In order to enjoy a book, I have to like a characters. This doesn’t mean I think the characters should be “likeable”, I don’t need to want every character to be my bff, but I need to enjoy their presence. The best example of this feeling that I can give is the villains in the Redwall series. These villains are bad, they are evil, they are despicable, they deserve everything that is handed for them and I cheer when they are brought to their knees. But I still love them. Chapters from the villain’s POV are incredible and just as enthralling as the rest of the book, I may welcome their demise but I love to see them try and fail to enact their dastardly plans. I don’t like the characters in the sense that I support their cause or actions, or want to be friends with them but I like reading about them because they are developed, motivated, and exciting. Lord Doyle and Dao Ming are neither of these thing. Grandma is the most exciting character in the book but she doesn’t feature prominently at all.
Maybe I am just not the right audience for this book.

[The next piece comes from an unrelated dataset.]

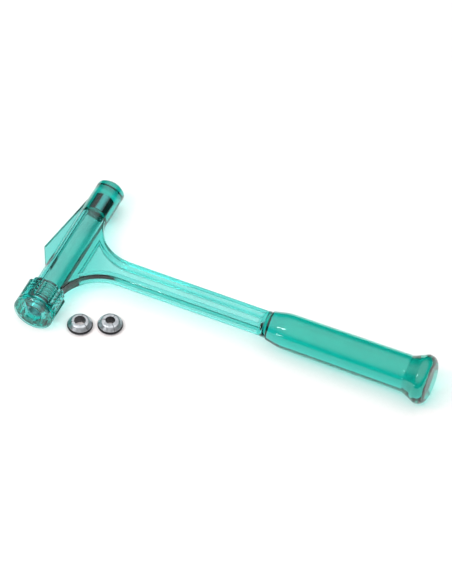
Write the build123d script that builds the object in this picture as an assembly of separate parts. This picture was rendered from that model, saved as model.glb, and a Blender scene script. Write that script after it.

I’ve been in casinos and I even won big once*. I don’t find casinos that exciting. They’re loud, flashy, and overstimulating and really kind of sad in a weird way as everyone is so isolated and so unaware of their surroundings. But I thought a gambling addict hitting rock bottom could be interesting. I thought Macau could be an intriguing setting. I thought a lot of things, but this book was just dull.
Unless casinos or disgraced Englishmen are your fetish, I do not recommend The Ballad of the Small Player. 2 out of 5 stars.
*$12.50 at a slot machine. 50 cents of pure profit, baby!.
**I received this book from Blogging for Books for this review.